The availability and low cost of synthetic gypsum (a by-product of power plant activity) has enabled cement producers to reduce the demand for mined (natural) gypsum. But synthetic gypsum is a cohesive material and has much more problematic properties than natural gypsum, causing severe flow and operational problems industrywide, regardless of the gypsum bin design or cover. These flow problems significantly impact productivity, to the extent that cement manufacturers avoid replacing natural gypsum with synthetic.

Like many other cement plants, the Lehigh plant in Alabama tried to replace natural gypsum with synthetic, but experienced severe problems with the flow of synthetic gypsum in its feeder bins although there was no problem with natural gypsum flow.  Despite the installed air cannons (several per bin), the gypsum bins would severely clog with the synthetic gypsum, so the plant continued using the more expensive natural material. The plant engineers were frustrated with the continued inability to use to the synthetic gypsum. When they heard that Silo-Flow technology assured continuous and stable material flow, they decided to try it at the plant.

The plant had the device fire for 25 seconds (5 ‘shots’) every 20 min at about half its maximum power (1500 psi). After several trials with various mixtures of synthetic and natural gypsum, they moved to 100% synthetic gypsum. The SFD maintained continuous material flow of 100% synthetic gypsum at all times. The plant achieved huge savings with the move to 100% synthetic gypsum and paid back the investment in less than a year.

Silo-Flow eliminates fly ash and coal blockage in power plant hoppers.

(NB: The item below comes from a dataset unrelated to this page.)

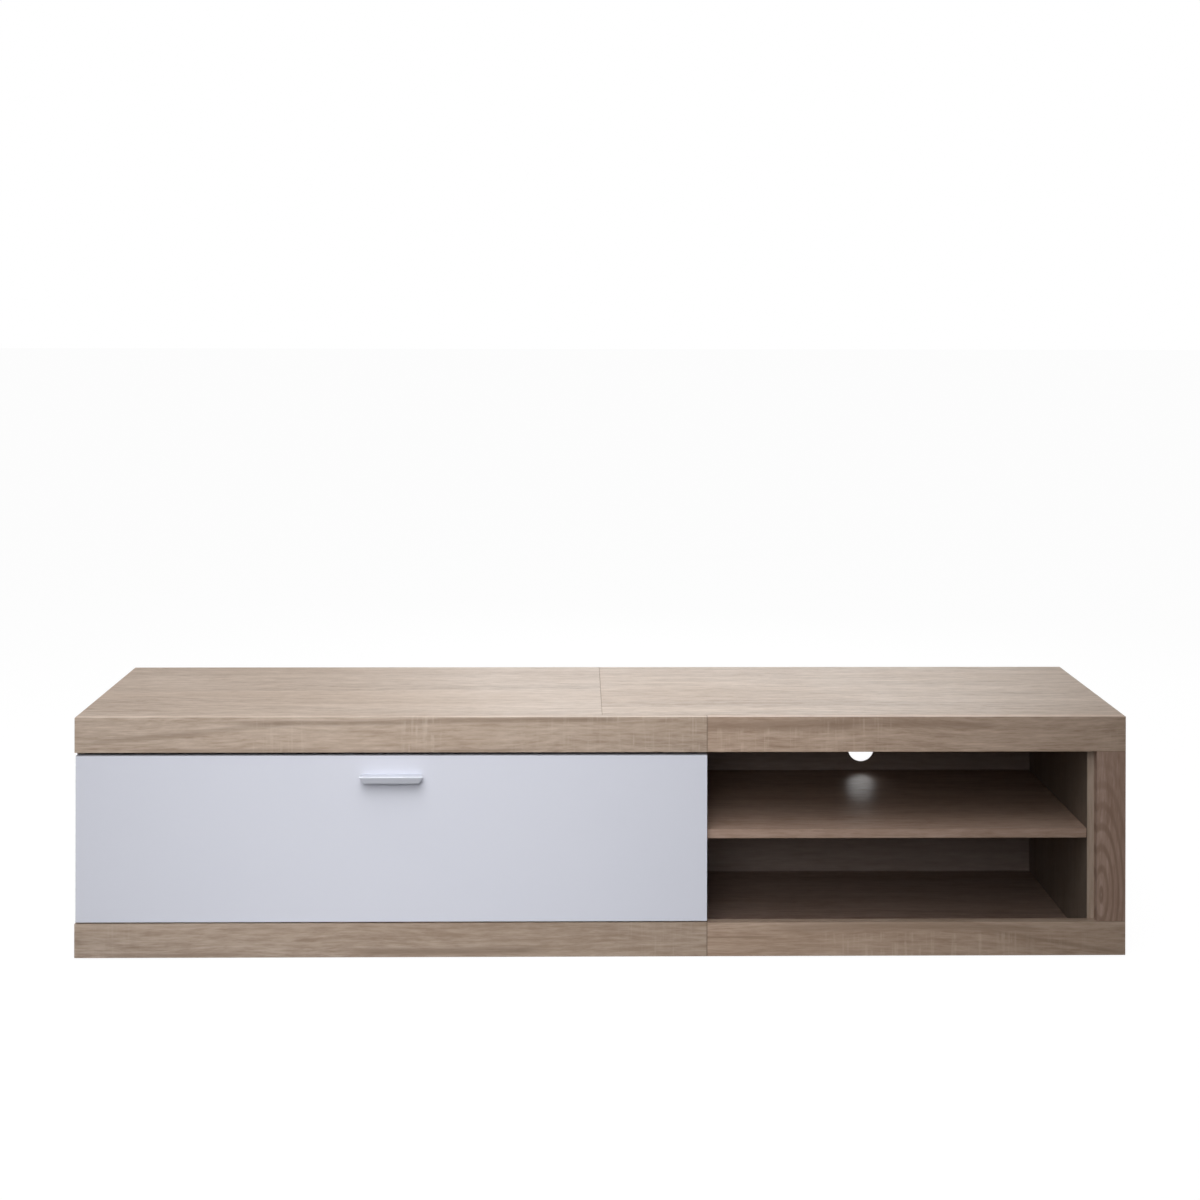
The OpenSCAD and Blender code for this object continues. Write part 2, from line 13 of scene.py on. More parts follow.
import bpy
import numpy as np
from mathutils import Euler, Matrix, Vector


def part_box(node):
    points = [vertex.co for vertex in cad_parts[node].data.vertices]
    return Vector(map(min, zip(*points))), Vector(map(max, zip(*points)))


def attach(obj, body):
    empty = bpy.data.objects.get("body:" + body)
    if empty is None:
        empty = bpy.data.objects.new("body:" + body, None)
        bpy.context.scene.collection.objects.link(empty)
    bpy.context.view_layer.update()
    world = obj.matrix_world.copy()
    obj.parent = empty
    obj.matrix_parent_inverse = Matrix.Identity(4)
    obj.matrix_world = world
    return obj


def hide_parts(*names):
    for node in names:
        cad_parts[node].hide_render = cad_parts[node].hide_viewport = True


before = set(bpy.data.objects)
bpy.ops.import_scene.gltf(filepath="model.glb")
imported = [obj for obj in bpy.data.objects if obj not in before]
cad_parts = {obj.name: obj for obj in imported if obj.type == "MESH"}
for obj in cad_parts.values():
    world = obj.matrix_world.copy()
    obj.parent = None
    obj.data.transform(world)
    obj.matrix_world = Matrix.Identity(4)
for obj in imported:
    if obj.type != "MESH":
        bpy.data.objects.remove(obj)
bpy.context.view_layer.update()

log = logging.getLogger("tv_stand")

MM = 0.001
HINGES = (1, 2, 3)
SIDES = ("left", "right")
SHARP = math.radians(40.0)
WHITE = (1.0, 1.0, 1.0, 1.0)
Triple = tuple[float, float, float]
Socket = bpy.types.NodeSocket
Material = bpy.types.Material
Tree = bpy.types.NodeTree
Piece = bpy.types.Object


# ---- node wiring


class Wiring:
    """Adds nodes to one tree and joins them."""

    def __init__(self, tree: Tree) -> None:
        """Takes the tree that the nodes go into.

        Args:
            tree: a material's, a world's or a group's tree.
        """
        self.tree = tree

    def add(self, kind: str, sockets: dict, **settings: object) -> bpy.types.Node:
        """Adds one node.

        Args:
            kind: Blender's name of the node's class, after its ShaderNode.
            sockets: what each input gets, a plain value or another node's output.
            settings: the node's own properties.

        Returns:
            The new node.
        """
        node = self.tree.nodes.new(f"ShaderNode{kind}")
        for name, value in settings.items():
            setattr(node, name, value)
        self.feed(node, sockets)
        return node

    def feed(self, node: bpy.types.Node, sockets: dict) -> None:
        """Sets a node's inputs.

        Args:
            node: the node.
            sockets: what each input gets, a plain value or another node's output.
        """
        for name, value in sockets.items():
            if isinstance(value, Socket):
                self.tree.links.new(value, node.inputs[name])
            else:
                node.inputs[name].default_value = value

    def link(self, value: Socket, goal: Socket) -> None:
        """Leads an output to an input."""
        self.tree.links.new(value, goal)

    def shared(self, group: Tree, **inputs: object) -> bpy.types.bpy_prop_collection:
        """Adds a shared group, and returns its outputs by name."""
        return self.add("Group", inputs, node_tree=group).outputs

    def math(self, operation: str, *terms: object, clamp: bool = False) -> Socket:
        """Combines up to three numbers.

        Args:
            operation: the Math node's operation.
            terms: numbers or outputs.
            clamp: True to keep the result between 0 and 1.

        Returns:
            The result's output.
        """
        return self.add("Math", dict(enumerate(terms)), operation=operation, use_clamp=clamp).outputs[0]

    def times(self, first: object, second: object) -> Socket:
        """One number times another."""
        return self.math("MULTIPLY", first, second)

    def less(self, first: object, second: object) -> Socket:
        """One number less another."""
        return self.math("SUBTRACT", first, second)

    def madd(self, value: object, factor: object, start: object, clamp: bool = False) -> Socket:
        """A number times a factor, on top of a starting number."""
        return self.math("MULTIPLY_ADD", value, factor, start, clamp=clamp)

    def vector(self, operation: str, *terms: object) -> Socket:
        """Combines vectors, and returns the result's output."""
        return self.add("VectorMath", dict(enumerate(terms)), operation=operation).outputs[0]

    def parts(self, vector: Socket) -> list[Socket]:
        """Splits a vector into its three numbers."""
        return list(self.add("SeparateXYZ", {0: vector}).outputs)

    def joined(self, *numbers: object) -> Socket:
        """Makes one vector of three numbers."""
        return self.add("CombineXYZ", dict(enumerate(numbers))).outputs[0]

    def noise(self, place: Socket, scale: float | Triple, detail: float = 2.0, rough: float = 0.5) -> Socket:
        """Cloudy noise, as fine in every direction or stretched by its own scale along each axis.

        Args:
            place: coordinates in metres.
            scale: waves in a metre, one number or one for each axis.
            detail: octaves.
            rough: share of the finer octaves.

        Returns:
            A value from 0 to 1 around 0.5.
        """
        stretched = self.vector("MULTIPLY", place, scale if isinstance(scale, tuple) else (scale,) * 3)
        waves = {"Vector": stretched, "Scale": 1.0, "Detail": detail, "Roughness": rough}
        return self.add("TexNoise", waves).outputs["Fac"]

    def ease(self, value: object, start: float, end: float, low: float = 0.0, high: float = 1.0) -> Socket:
        """A smooth step: low below start, high above end."""
        limits = {"Value": value, "From Min": start, "From Max": end, "To Min": low, "To Max": high}
        return self.add("MapRange", limits, interpolation_type="SMOOTHSTEP").outputs[0]

    def blend(self, share: object, first: object, second: object, mode: str = "MIX") -> Socket:
        """Mixes two colours.

        Args:
            share: how much of the second one shows.
            first: colour, or an output.
            second: colour, or an output.
            mode: the Mix node's blend type.

        Returns:
            The mixed colour's output.
        """
        sockets = {0: share, 6: opaque(first), 7: opaque(second)}
        return self.add("Mix", sockets, data_type="RGBA", blend_type=mode).outputs[2]

    def ramp(self, value: Socket, stops: Sequence[tuple[float, Triple]]) -> Socket:
        """A colour read off a ramp.

        Args:
            value: place on the ramp, 0 to 1.
            stops: (place, colour) pairs in order.

        Returns:
            The colour's output.
        """
        node = self.add("ValToRGB", {0: value})
        band = node.color_ramp.elements
        while len(band) < len(stops):
            band.new(0.5)
        for element, (at, colour) in zip(band, stops):
            element.position = at
            element.color = (*colour, 1.0)
        return node.outputs[0]

    def bump(self, height: Socket, depth: float, strength: float = 1.0) -> Socket:
        """A normal that leans as a height of the given depth would, in metres."""
        return self.add("Bump", {"Height": height, "Distance": depth, "Strength": strength}).outputs[0]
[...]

 Ashkelon power station in Israel, like many other plants, experienced severe flow problems with their fly ash and coal hoppers.  These problems affected process efficiency, raised maintenance expenses, and caused costly process interruptions. Air cannons (several per hopper) couldn’t solve the problem. The plant searched for an efficient and safe method to prevent such problems, and chose Silo-Flow system.

The plant installed one Silo-Flow device per hopper and that was enough to solve completely the plant material flow problems.